Остается отметить недочеты в работе. Во-первых, хорошо было бы показать роль идеологов системы ГУЛАГа Натана Френкеля, миллионера, владельца газеты и “лесного короля” Черного моря, чудом избежавшего расстрела, расторопно подавшего Сталину докладную записку, в которой содержалась идея тотального использования труда невольников, а также Иды Авербах, жены Ягоды и родной сестры Леопольда Авербаха, предшественника А. Фадеева на посту руководителя советских писателей, сгинувшего почти одновременно с сестрой. Если в своей докладной записке Натан Френкель педалировал экономическую составляющую труда заключенных, то Ида Авербах теоретически обосновала политическую, плакатно-агитационную сторону дела.

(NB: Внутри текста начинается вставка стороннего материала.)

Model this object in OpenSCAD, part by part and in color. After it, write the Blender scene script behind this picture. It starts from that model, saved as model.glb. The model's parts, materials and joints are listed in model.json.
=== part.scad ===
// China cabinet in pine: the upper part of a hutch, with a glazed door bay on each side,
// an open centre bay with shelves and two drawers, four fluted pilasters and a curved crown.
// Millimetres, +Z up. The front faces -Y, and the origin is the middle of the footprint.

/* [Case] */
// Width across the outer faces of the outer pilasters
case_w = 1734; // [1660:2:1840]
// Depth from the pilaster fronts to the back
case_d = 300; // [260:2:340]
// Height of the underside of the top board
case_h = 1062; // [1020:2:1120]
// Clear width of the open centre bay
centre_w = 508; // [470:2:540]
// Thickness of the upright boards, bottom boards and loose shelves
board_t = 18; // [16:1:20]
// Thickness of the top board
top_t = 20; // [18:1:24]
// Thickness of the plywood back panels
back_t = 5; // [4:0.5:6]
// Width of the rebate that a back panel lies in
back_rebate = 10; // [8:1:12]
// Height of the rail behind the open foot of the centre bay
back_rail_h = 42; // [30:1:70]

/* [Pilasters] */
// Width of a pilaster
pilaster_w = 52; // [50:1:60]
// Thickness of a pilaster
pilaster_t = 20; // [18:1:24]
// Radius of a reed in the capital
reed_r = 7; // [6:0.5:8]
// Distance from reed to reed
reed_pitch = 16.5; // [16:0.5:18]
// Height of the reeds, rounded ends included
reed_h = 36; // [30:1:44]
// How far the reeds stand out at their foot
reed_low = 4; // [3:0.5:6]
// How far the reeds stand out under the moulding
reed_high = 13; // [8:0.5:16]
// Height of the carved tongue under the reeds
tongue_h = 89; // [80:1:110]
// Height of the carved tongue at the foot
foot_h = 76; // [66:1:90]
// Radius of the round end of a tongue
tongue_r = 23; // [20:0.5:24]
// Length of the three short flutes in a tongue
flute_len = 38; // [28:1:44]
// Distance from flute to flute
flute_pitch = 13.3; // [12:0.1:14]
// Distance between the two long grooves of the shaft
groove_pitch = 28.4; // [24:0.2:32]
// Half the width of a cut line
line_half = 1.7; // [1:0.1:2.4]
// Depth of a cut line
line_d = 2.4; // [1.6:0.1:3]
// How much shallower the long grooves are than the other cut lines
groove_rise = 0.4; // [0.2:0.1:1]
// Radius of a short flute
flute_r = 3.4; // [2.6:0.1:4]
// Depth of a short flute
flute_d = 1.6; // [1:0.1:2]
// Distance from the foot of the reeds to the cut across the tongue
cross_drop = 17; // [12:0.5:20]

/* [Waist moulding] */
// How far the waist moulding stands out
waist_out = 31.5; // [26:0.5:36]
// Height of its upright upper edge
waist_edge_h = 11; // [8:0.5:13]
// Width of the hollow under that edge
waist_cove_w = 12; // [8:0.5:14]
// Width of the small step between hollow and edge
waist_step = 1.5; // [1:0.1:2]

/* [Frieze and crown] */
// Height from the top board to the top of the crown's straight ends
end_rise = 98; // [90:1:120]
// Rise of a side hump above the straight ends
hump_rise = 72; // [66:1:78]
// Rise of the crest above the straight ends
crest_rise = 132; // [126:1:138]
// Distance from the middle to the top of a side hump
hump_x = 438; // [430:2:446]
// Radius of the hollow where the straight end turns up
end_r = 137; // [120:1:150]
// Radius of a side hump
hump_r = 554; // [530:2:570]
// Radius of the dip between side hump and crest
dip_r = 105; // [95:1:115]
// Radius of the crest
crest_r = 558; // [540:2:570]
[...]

Во-вторых, нет ничего о восстаниях з/к в ряде колоний (Кенгир, Норильск, Воркута, Балхаш и других).
Нет и норм дневной выработки (кроме норм лесоповала) на разные виды работ: разгрузка/погрузка угля, леса, норм каменной кладки, добычи руды, ее откатки, разработки и выемки грунта и т.п.
Среди персоналий, включенных в I том, нет многих фамилий, даже начальника Владлага Данилова А.А., и бывшего главы ДВР Краснощекова Н.А., и многих десятков других имен.

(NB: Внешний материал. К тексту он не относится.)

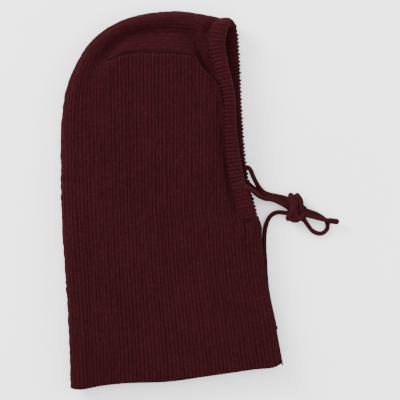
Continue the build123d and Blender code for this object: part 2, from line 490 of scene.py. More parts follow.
def grid_faces(rows: int, columns: int, wrap_rows: bool = False, wrap_columns: bool = False) -> np.ndarray:
    """Numbers the faces of a grid of corners.

    Args:
        rows: how many rows of corners there are.
        columns: how many corners a row has.
        wrap_rows: whether the last row joins the first.
        wrap_columns: whether the last corner of a row joins its first.

    Returns:
        Four corner numbers for each face.
    """
    i = np.arange(rows if wrap_rows else rows - 1)
    j = np.arange(columns if wrap_columns else columns - 1)
    a, b = np.meshgrid(i, j, indexing="ij")
    a2, b2 = (a + 1) % rows, (b + 1) % columns
    quads = np.stack([a * columns + b, a * columns + b2, a2 * columns + b2, a2 * columns + b], axis=-1)
    return quads.reshape(-1, 4)


def closed_cloth(name: str, outer: np.ndarray, inner: np.ndarray, uv: np.ndarray, flip: bool) -> bpy.types.Object:
    """Makes one closed piece of cloth from its two faces and joins them round the edge.

    Args:
        name: the piece's name.
        outer: the outer face's corners, rows by columns by three.
        inner: the inner face's corners, laid out in the same way.
        uv: the knit map, rows by columns by two.
        flip: whether the outer face's corners run clockwise.

    Returns:
        The object.
    """
    rows, columns, _ = outer.shape
    count = rows * columns
    front = grid_faces(rows, columns)
    back = front[:, ::-1] + count
    top = np.arange(columns)
    left = np.arange(rows) * columns
    loop = np.concatenate([top, left[1:] + columns - 1, (rows - 1) * columns + top[::-1][1:], left[::-1][1:-1]])
    after = np.roll(loop, -1)
    rim = np.stack([loop, loop + count, after + count, after], axis=-1)
    faces = np.concatenate([front, back, rim])
    if flip:
        faces = faces[:, ::-1]
    verts = np.concatenate([outer.reshape(-1, 3), inner.reshape(-1, 3)])
    uvs = np.concatenate([uv.reshape(-1, 2), uv.reshape(-1, 2)])
    return mesh_piece(name, verts, faces, uvs)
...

К сожалению, есть и прямые неточности. Так, говоря о 1917 годе (I том, стр. 11), автор приводит цифру “… беспризорных детей в 7 млн. человек”. Я готов поверить этой цифре по состоянию на 1921 год, но никак не на 1917-й. На одной странице инициалы журналиста названы правильно, В. Куцый, и рядом — А. Куцый (II том, стр. 59) и ряд других досадных неточностей, как “ХХ съезд КПСС в 1961 г.” (II том, стр. 67), сомнительны и ряд фактов и цифр кровавой бойни в Новочеркасске в 1962 году.

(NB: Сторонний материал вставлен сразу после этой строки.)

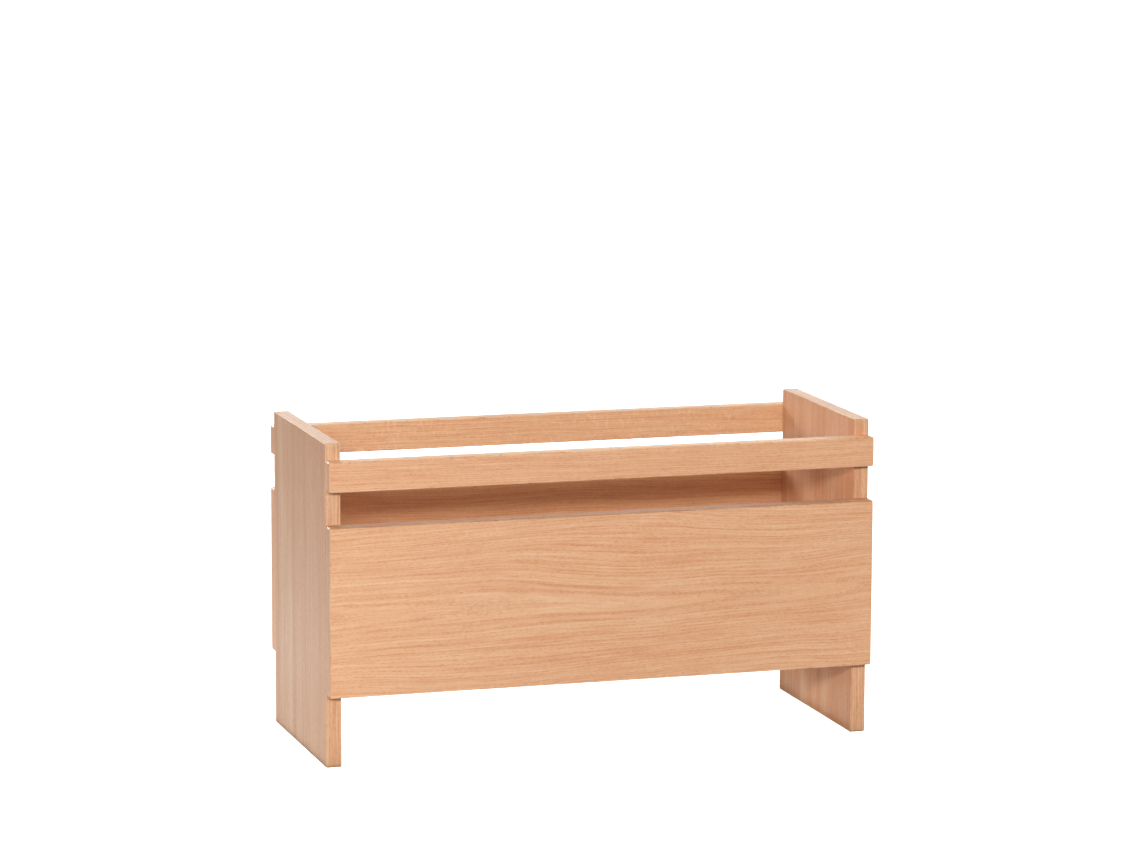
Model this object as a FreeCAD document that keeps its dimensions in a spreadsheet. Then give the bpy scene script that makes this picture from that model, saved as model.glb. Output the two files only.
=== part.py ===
"""A low magazine rack in oak-veneered board.

Two upright ends carry two wide panels and two rails, which lap over the ends' edges, and a bottom board
hangs between them. Every board is a core with a veneer on each face and a thin oak band on each edge that
shows. Glued dowels hold the boards together, so that no fastener shows from outside.

Millimetres. X runs along the rack, Y from its front to its rear and Z up. The origin is on the floor, under
the middle of the rack.

A board is drawn flat, in its own frame: its width runs along X and is centred, its height runs up Y from
zero, and its thickness runs from the inner face, at Z zero, to the outer face. Its sub-parts are then
stood up and turned to where they belong by their Placement.
"""

import FreeCAD
import Part

import math
import os
import re

import Sketcher

X = FreeCAD.Vector(1, 0, 0)
Y = FreeCAD.Vector(0, 1, 0)
Z = FreeCAD.Vector(0, 0, 1)
ORIGIN = FreeCAD.Vector(0, 0, 0)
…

Понятно, человек всего знать не может, но хотелось бы прочесть что-нибудь о воровстве золота в нашем крае, по которому в 1978 году был осужден один из братьев Маньшиных, репатриант из Китая. Прицепом получил восемь лет и начальник снабжения края Скорик, отбывавший свой срок (кажется, в колонии № 27 Хасанского района), еще и о череде загадочных “самоубийств”. Например, бывшего начальника Дальневосточного пароходства В. Бянкина и командующего Дальневосточным пограничным округом генерала Ковтуна. Но эти сведения хорошо спрятали люди Системы, которые еще в те далекие годы приступили к первоначальному накоплению капитала и на всех парах устремились в нынешний государственный капитализм. Что характерно, и в “документальной” книге человека системы Александра Токовенко “Груз 500” о многолетнем воровстве золота в Приморье нет ни слова. Промолчал об этом в двух книгах “мемуаров” самый осведомленный человек в крае генерал-лейтенант К. Григорьев… И все же у книги больше достоинств, чем недостатков.
Солженицын мечтал о коллективном труде отдельных подвижников и историков. Наиболее добросовестными из них работа уже начата. Среди этих подвижников, безусловно, и автор этого двухтомника, сумевший благополучно обойти рифы некрофилии и ксенофобии, столь модные ныне. Тем более что, по собственному же его выражению, автор — “выходец из сталинской шинели”, исторические свидетельства которого — ценны вдвойне.